Apesar da boa perspectiva de carreira, Keung decidiu se demitir e mudar seu caminho.

Do mesmo modo, S., que ensinou chinês por 5 anos, não conseguiu se convencer a implementar o currículo. Ele planeja se demitir e estudar no exterior em 2023.

Sob a base curricular da educação da segurança nacional, a nova versão do livro de história chinesa para estudantes do nível médio adicionou elementos de Lei Básica, incluindo a afirmação de que “Hong Kong faz parte do território chinês desde tempos antigos”. Portanto, Hong Kong está deliberadamente marcada no mapa da dinastia Chin (259–210 A.C.), já que o primeiro imperador Chin realizou uma expedição militar para Baiyue,  que no mapa de hoje está no sul da China e no norte do Vietnã.

S. lembrou que quando pisou na sala de aula, ele planejou ler o texto e acabar com o trabalho, mas com o tempo, não conseguia dizer uma palavra.

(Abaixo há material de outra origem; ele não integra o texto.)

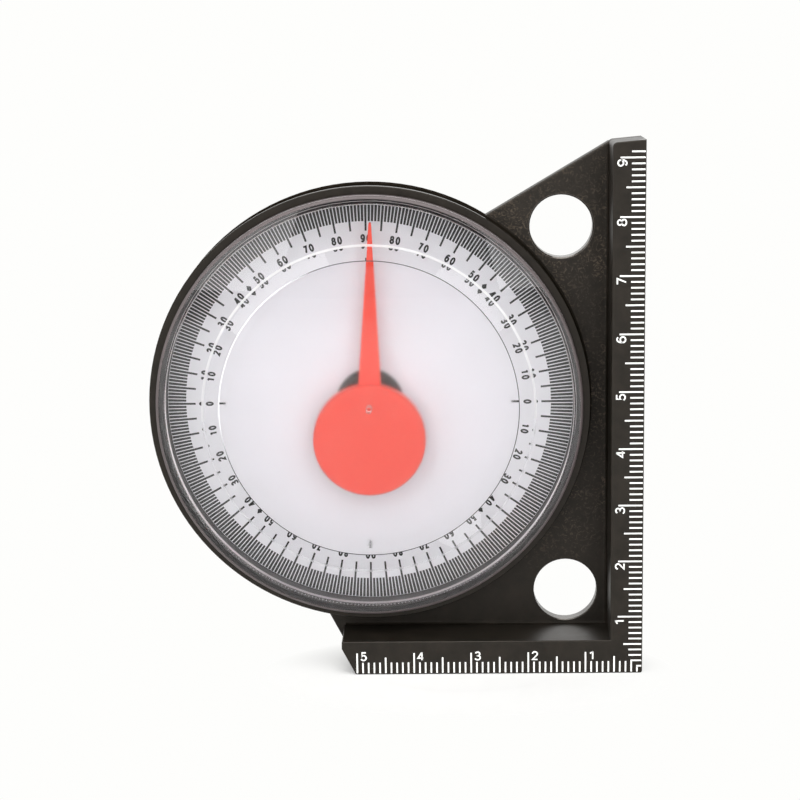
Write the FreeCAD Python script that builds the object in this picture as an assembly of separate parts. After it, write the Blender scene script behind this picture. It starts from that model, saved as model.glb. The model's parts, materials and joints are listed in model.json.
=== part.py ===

Não há espaço para deliberação ou meio-termo

Além de apresentar a base de educação da segurança nacional, todos os professores deveriam participar de seminários de treinamento relacionados, fornecidos pelo Gabinete de Educação. Durante essas palestras, S. sofria dores no estômago e na cabeça. Ele chorava silenciosamente durante o treinamento:

My body doesn't work, and I could not bear such a kind of nonsense and absurdity, I simply can't take it.

Meu corpo não funcionava e eu não conseguia suportar tantas coisas absurdas e sem sentido, eu simplesmente não aguento.

Em resposta às críticas do setor educacional, o Gabinete de Educação enfatizou que não há espaço para deliberação ou meio-termo em um artigo publicado em seu site em fevereiro de 2021:

…schools should point out that safeguarding national security is the responsibility of all citizens, there is no room for debate or compromise; at the same time, students should cultivate the concept of common safeguarding national security and a sense of responsibility.

‘…as escolas deveriam destacar que proteger a segurança nacional é responsabilidade de todos os cidadãos, não há espaço para debate ou meio-termo; similarmente, os estudantes deveriam cultivar o conceito de proteção comum da segurança nacional e um senso de responsabilidade.